This 5th generation Australian Farming Family is a family of 4, Farmer Dad, Mum (Jill of all trades ) & 2 small children.
We love the farming lifestyle and the kids love helping out with the many day to day activities of busy farm life, especially helping Dad on the tractor - pulling weeds...not so much.
With the average menagerie of cows, sheep, horses, ducks, , dog and a cat, this keeps everyone busy and happy as they free range. Our multiple farms throughout QLD & NSW's supply a large percentage of the Australian avocado market, plus we also farm macadamia nuts, lychees, watermelons, pumpkins, sugar cane and have our own nursery to grow our trees from seed.
We live by 'paddock to plate' and where possible 'seed to plate'. The demand for more quality Australian products that offer real flavour whilst being free from MSG, Gluten, GMO, Sulphites, Additives, Fillers and Preservatives has become so high that we couldn't help but share our own home used range with everyone.
We hope you love our products as much as we enjoy bringing them to you.
Xx Nathan, Julia, Eve & Sam
A bit more about us:
1. How long have you/your family been living and working on the land? What sort of farming do you do?
We are a 5th generation family farming business. My great-great-grandparents farmed sugarcane and all of their land is still being farmed by the Foyster family.
30 years ago, we turned some of the country into potatoes. In those years the prices for potatoes never went up but the costs did every year. So, we decided to turn some of the land into an avocado orchard. This was the best decision we have ever made. We have since bought additional properties, some in FNQ, Casino and Pretty Gully which hold approx. 50,000 avocado trees now. We grow our trees in our own nursery from seed.
Apart from avocados and sugar cane, we also grow macadamia nuts from seed, watermelons, pumpkins and lychees. We have got cattle, sheep, horses, chickens, a dog and a cat.
A few months ago, we created our own spice blends to diversify, complement our farming business and to become more independent from the weather.
2. Tell us about your own personal connection to the land—what does it mean to you?
Our farms mean more to us than just land and a crop, it is our heritage and future.
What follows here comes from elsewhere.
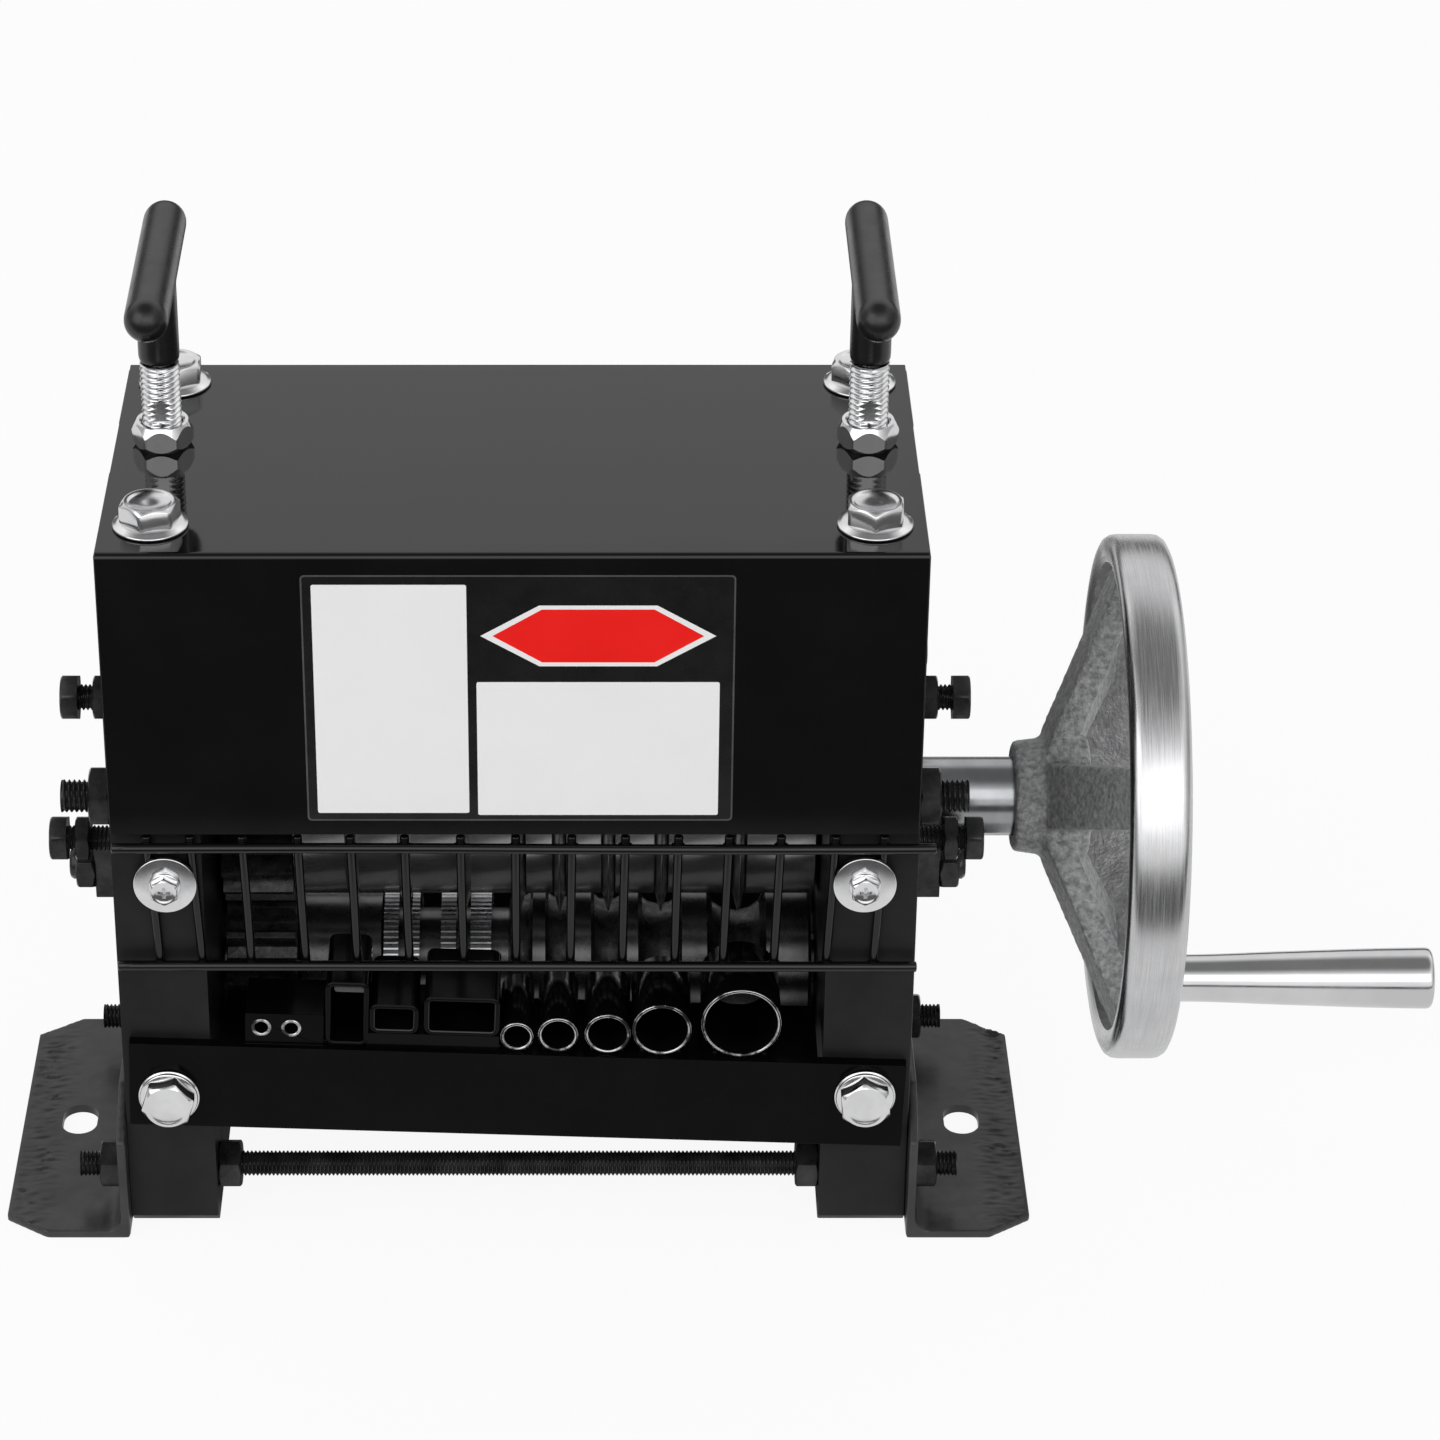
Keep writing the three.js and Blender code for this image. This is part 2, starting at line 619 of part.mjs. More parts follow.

Working with animals and crops, getting your hands dirty, can heal your soul. Farm life keeps you connected with what really matters in a world dominated by Social Media.
3. What is your favourite part of working on the land? Do you have a particular place/time of day/animal/task that is really special to you?
The best time of the day is around sunset. When the workers have left and it’s just our family working together. Overlooking the fields or walking through the avocado orchards still feels special to us.
4. What does your typical day look like?
There is no day like the other. One day we are food manufacturers and make balsamic vinegar, the next day we are mechanics and fix the excavator or tractor that has broken down. One of the joys of being a farmer is that your wear many, many different hats.
5. What sorts of things have helped you maintain resilience and positivity through trying times?
We are a family business. Knowing that you are working with your family and that you are responsible for them is what gets you through the tough times. We all have one goal and we can’t let each other down.
6. When are you happiest?
When you create success for the family.
7. How would you describe Australian farmers? In one sentence
Resilient, innovative, dedicated and very hard working.
8. What are the biggest threats to your income stream?
The biggest threat is the weather. Our crops have been destroyed by hail, floods, droughts, storms, insects, … And there is nothing we can do about it.
9. What’s the best thing about being a farmer?
Working in nature and the independence of being able to work to your own schedule. It is also a very special feeling when you grow a tree from seed, you nurture it for 5 years and you then get to pick and eat the fruit.
10. What would they like people in the city to know about what they do?
We would like them to know how many different tasks and how much work goes into producing their fruit that they conveniently pick off the shelf. What it is like that the business is at the mercy of so many things that are out of the farmer’s control like pricing and weather.